We all know how much dogs love their food, (depending on the breed even more so – Labradors, we’re looking at you!) The excitement levels when the dog food comes out of the cupboard are proof of this. Our friends at All Paws Pets, who specialise in dog training and behaviour, kindly shared some top training tips for food safety with us:
“Some dogs may be very wary of letting anyone get close to them – or their food bowl – whilst they’re eating. Dogs find food incredibly valuable, and therefore wanting to keep it and not share is completely normal. Defensive behaviour, such as growling or becoming tense, happens when a dog feels worried about what is going to happen. They may think that you are going to take their food away, and/or that their personal space is being invaded. These actions are often described as food guarding or being food possessive.
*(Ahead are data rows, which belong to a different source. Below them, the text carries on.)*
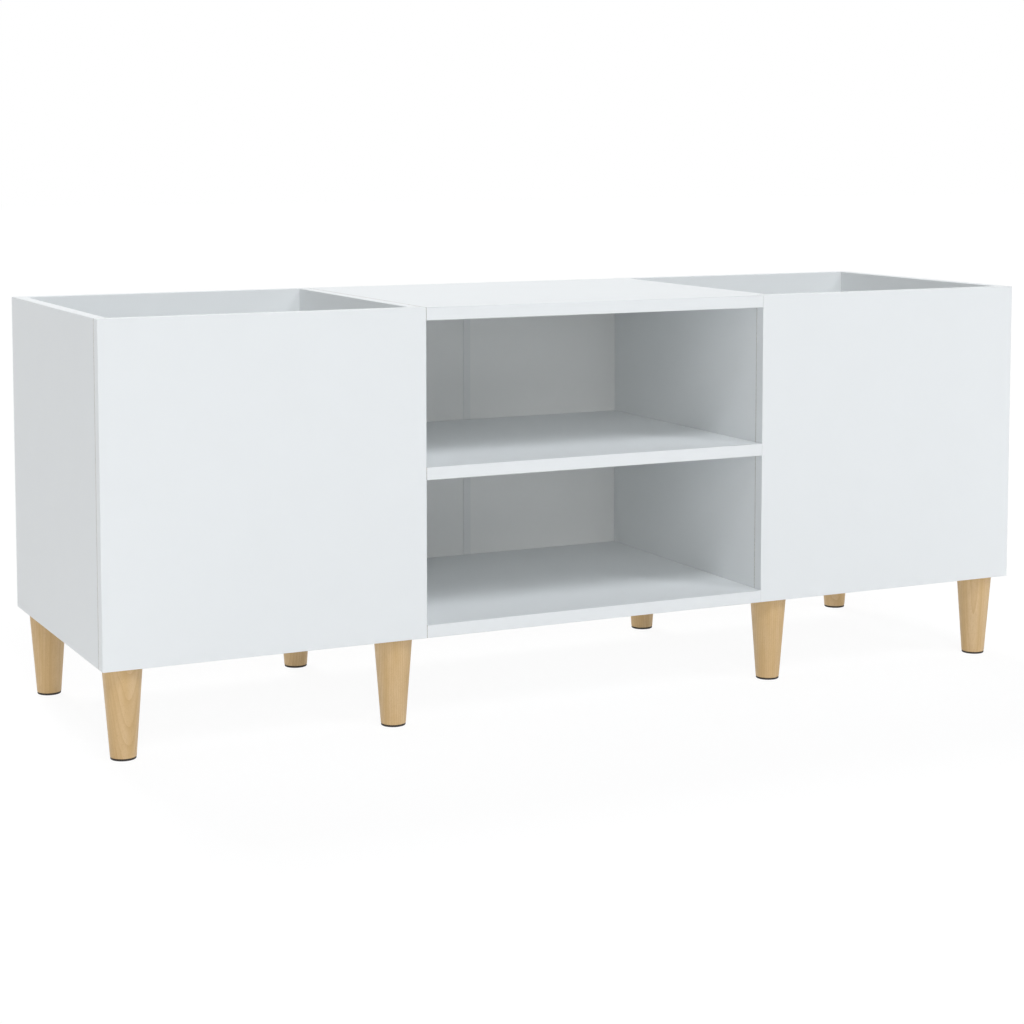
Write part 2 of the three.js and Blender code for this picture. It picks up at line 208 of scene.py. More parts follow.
def new_surface(name, colour, roughness, metallic=0.0, specular=0.5):
    """A material with one Principled shader, and its node tree and shader to build on."""
    made = bpy.data.materials.new(name)
    made.use_nodes = True
    shader = made.node_tree.nodes["Principled BSDF"]
    shader.inputs["Base Color"].default_value = linear(colour)
    shader.inputs["Roughness"].default_value = roughness
    shader.inputs["Metallic"].default_value = metallic
    shader.inputs["Specular IOR Level"].default_value = specular
    return made, made.node_tree, shader


def in_range(tree, value, low, high, source_low=0.0, source_high=1.0):
    """A value moved from one range into another, and held at its ends."""
    given = {
        "Value": value, "From Min": source_low, "From Max": source_high,
        "To Min": low, "To Max": high,
    }
    return add(tree, "MapRange", given).outputs["Result"]


def blended(tree, share, first, second):
    """A colour between two, each an sRGB hex value or another node's output."""
    ends = [linear(c) if isinstance(c, str) else c for c in (first, second)]
    return add(tree, "Mix", {0: share, 6: ends[0], 7: ends[1]}, data_type="RGBA").outputs[2]


def raised(tree, shader, height, depth):
    """Lets a height pattern of a real depth in metres catch the light."""
    bump = add(tree, "Bump", {"Height": height, "Distance": depth})
    tree.links.new(bump.outputs["Normal"], shader.inputs["Normal"])


# Pressed melamine paper gives a satin white. Its pearl of pits, 0.6 mm apart, softens what it
# reflects, and is drawn four times as coarse so that it shows.
PEARL_PITCH = 0.0024
PEARL_DEPTH = 0.000015
CLOUD_SIZE = 0.045
melamine, tree, shader = new_surface("pressed_melamine_paper", BOARD_WHITE, 0.6, specular=0.3)
clouds = add(tree, "TexNoise", {"Vector": at_size(tree, CLOUD_SIZE), "Scale": 1.0, "Detail": 3.0})
tint = blended(tree, clouds.outputs["Fac"], "f2f5f6", "f4f7f8")
tree.links.new(tint, shader.inputs["Base Color"])
gloss = in_range(tree, clouds.outputs["Fac"], 0.56, 0.64)
tree.links.new(gloss, shader.inputs["Roughness"])
pearl = {"Vector": at_size(tree, PEARL_PITCH), "Scale": 1.0}
pearl = add(tree, "TexVoronoi", pearl, feature="SMOOTH_F1").outputs["Distance"]
raised(tree, shader, pearl, PEARL_DEPTH)

# Extruded edge band is the same white and a little glossier, with faint lines along its length.
# They are 0.3 mm apart on the real band, and are drawn twice as coarse so that they show.
BAND_LINE = 0.0006
BAND_DEPTH = 0.00001
edge_band, tree, shader = new_surface("extruded_edge_band", BOARD_WHITE, 0.5, specular=0.3)
lines = {"Vector": at_size(tree, BAND_LINE, (60.0, 60.0, 1.0)), "Scale": 1.0, "Detail": 2.0}
lines = add(tree, "TexNoise", lines).outputs["Fac"]
tree.links.new(in_range(tree, lines, 0.46, 0.54), shader.inputs["Roughness"])
raised(tree, shader, lines, BAND_DEPTH)

# Cut chipboard, at the joined ends and in the bores, is dull and rough, a pressed mix of pale and
# dark chips under 2 mm across.
CHIP_SIZE = 0.0016
CHIP_DEPTH = 0.00015
chipboard, tree, shader = new_surface("cut_chipboard", "ab9f8c", 0.85)
chips = add(tree, "TexVoronoi", {"Vector": at_size(tree, CHIP_SIZE), "Scale": 1.0})
shade = add(tree, "SeparateColor", {"Color": chips.outputs["Color"]}).outputs["Red"]
tree.links.new(blended(tree, shade, "bfb29f", "857866"), shader.inputs["Base Color"])
raised(tree, shader, chips.outputs["Distance"], CHIP_DEPTH)

# Each board is laid out in the space of its node, less the dowels that stand out of its ends.
boards = {}


def lay_board(node, across, dowelled=None):
    """Notes a board's corners, the axis across its faces and the axis of its joined ends."""
    low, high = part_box(node)
    along = None
    if dowelled:
        along, lower_neighbour, upper_neighbour = dowelled
        low[along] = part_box(lower_neighbour)[1][along] + HAIRLINE
        high[along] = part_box(upper_neighbour)[0][along] - HAIRLINE
    cuts = {"wide_cuts": [], "bores": []}
    boards[node] = {"low": low, "high": high, "across": across, "joined": along, **cuts}


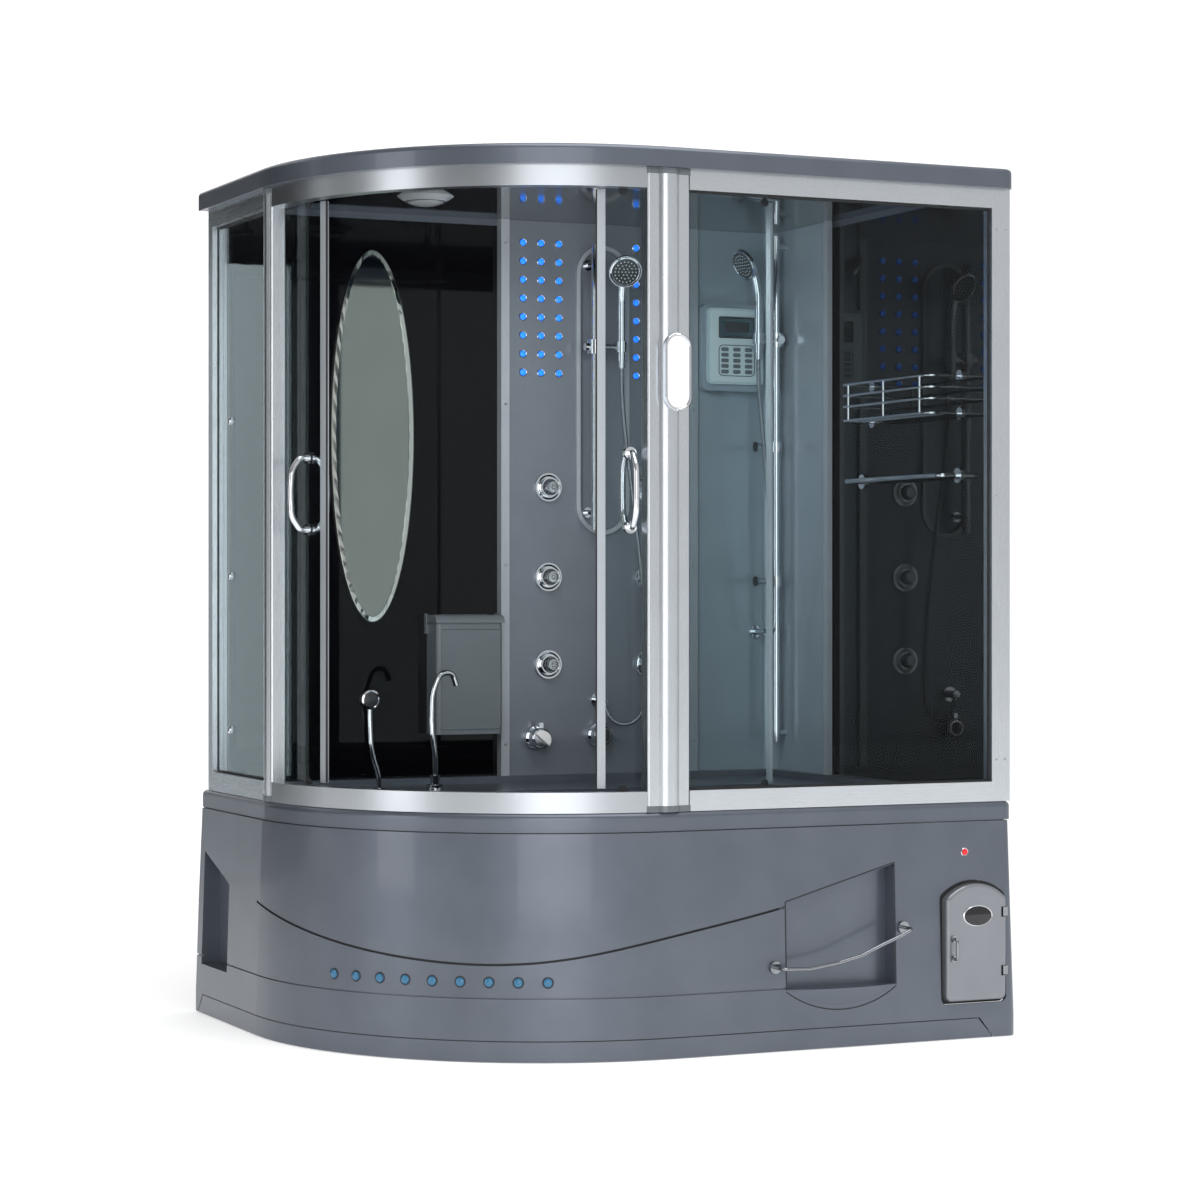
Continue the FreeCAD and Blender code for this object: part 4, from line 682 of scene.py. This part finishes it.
# %% Control panel
PANEL = (704, 566, 1831)
DISPLAY = (706, 565.2, 1885)
KEYS = (706, 565.2, 1790)
stand(plate("panel_membrane", 82, 102, 9, [(0, -0.5), (0, 0.5), (0.5, 0.9), (2, 1.0)],
            key_pad), PANEL)
stand(plate("display_bezel", 58, 31, 5, [(0, 0), (0, 2.2), (1.2, 3), (4, 3), (5, 1.2),
                                         (5, 0)], dark_plastic, hollow=True),
      DISPLAY)
stand(plate("display_window", 53, 26, 2, [(0, 0), (0, 1.4), (0.6, 1.8)], lcd), DISPLAY)
stand(plate("display_pad", 39, 15, 1, [(0, 1.7), (0, 2.0), (0.3, 2.1)], dark_plastic),
      (706, 565.2, 1886))
stand(plate("key_rim", 58, 45, 14, [(0, 0), (0, 0.9), (0.6, 1.3), (1.6, 1.3), (2.2, 0.9),
                                    (2.2, 0)], dark_plastic, hollow=True), KEYS)
stamp("panel_keys", plate("panel_key", 12, 5.6, 4.5, [(0, 0), (0, 1.4), (0.6, 2.2),
                                                      (2, 2.5)], grey_abs),
      [(KEYS[0] + 38 * across, KEYS[1], KEYS[2] + 16 * up) for across in (-1, 0, 1)
       for up in (2, 1, 0, -1, -2)], (706, FAR, 1790))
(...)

This is not the behaviour of a relaxed dog. As owners, it is our responsibility to help show our dogs that they can relax in our presence around food, and that these valuable items are not going to be taken from them.
You may want to start your training by giving your dog a food toy on their bed, or in their crate, while you are eating your dinner. They will start to learn that they get something nice to enjoy on their own at that time. Teaching a ‘go to bed’ cue can be helpful but ensure your dog has something nice to do and is rewarded for staying on his bed.
Teaching your dog to sit and wait before you put their food down can also be a good way of encouraging self control around food, and will also help them feel like they are earning a reward for their good manners.
Teaching your dog a ‘leave’ command by offering a high value swap item such as a tasty treat or toy, is a great way of you being able to take their food while offering a reward for their cooperation. Ensuring you teach your dog these basic manners as soon as you get them, even if a young pup, will mean it becomes a habit as they grow older. This positive training will ensure a good, strong bond with your dog, and will help to keep them relaxed and comfortable with food and toys.
Training can also help to ensure dogs are calm and polite around food. The last thing you want when you have a busy household is a dog begging at the table every meal time or worse, stealing food.
Dogs can quickly learn to beg or snatch if they are allowed to even a few times, as they will be persistent in hope of the next opportunity. So it’s very important that the whole family is on board with training, and nobody is secretly sneaking the odd scrap to the dog as this will undo all the hard work. This does take time and a lot of patience but eventually your dog will give up the begging, and you will see that it was worth all the effort.”